Lake of the Ozarks is an ideal place to sink brush piles. Ameren Missouri, the power company that manages Lake of the Ozarks, allows fishermen to sink fish attractors of naturally woody debris as long as they don’t impede navigation. No permit is required.

At U.S. Army Corps of Engineers reservoirs, regulations on individuals sinking brush differ with each location. However, most allow at least some type of natural cover to be sunk by individuals, provided they get a permit. You’ll need to check the regulations on your fishery before you begin planting any type of cover.

 

Marcus Sykora

Success rates

Not all of the brush piles will attract fish. Sykora and Davenport indicated that they find success in no more than about 50 percent of the piles they put out.

They fish the brush with a variety of lures: plastic worms and jigs to penetrate the brush, and topwater baits, swimbaits, jerkbaits and crankbaits over the top.
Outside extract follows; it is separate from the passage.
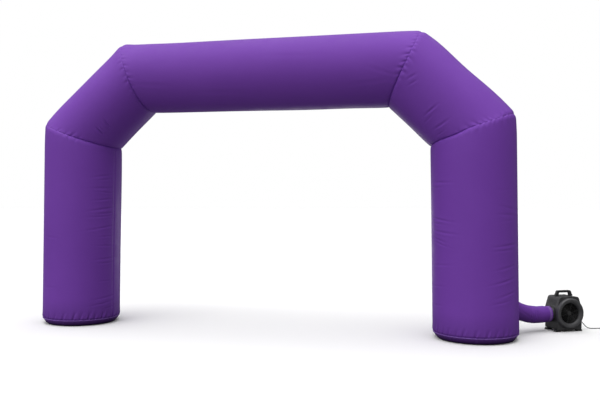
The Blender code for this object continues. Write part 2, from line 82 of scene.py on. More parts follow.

“We don’t just drop the trolling motor and go down a bank,” Davenport says. “We go from spot to spot. We have enough options that we’re usually going to catch something after we’ve moved a few times.”

Sykora proved that on our outing after he and Davenport had sunk 12 brush piles. By late morning, a hot sun was beating down and the temperature had climbed into the 90s. But Sykora returned to brush he and Davenport had sunk previously and quickly found success. As he snaked a plastic worm through the limbs of a brush pile, he felt a slight tap and set the hook. Seconds later, he had a 3-pound bass in the boat.

He tossed that fish back and said, “Let’s see if I can catch one bigger.”

He did. Fishing another brush pile, he landed one that weighed 4 1/2 pounds. All of this on a day when most bass fishermen wouldn’t even think of heading out into the hot doldrums of summer.

“That’s why we put out brush piles for each season,” Sykora says. “We create places to fish for each time of the year.

“With all the electronics today, other fishermen will find some of the brush we put out. But we’d like to think that we can stay one step ahead of them. By the time they find some of our old brush, we’re putting out new stuff.”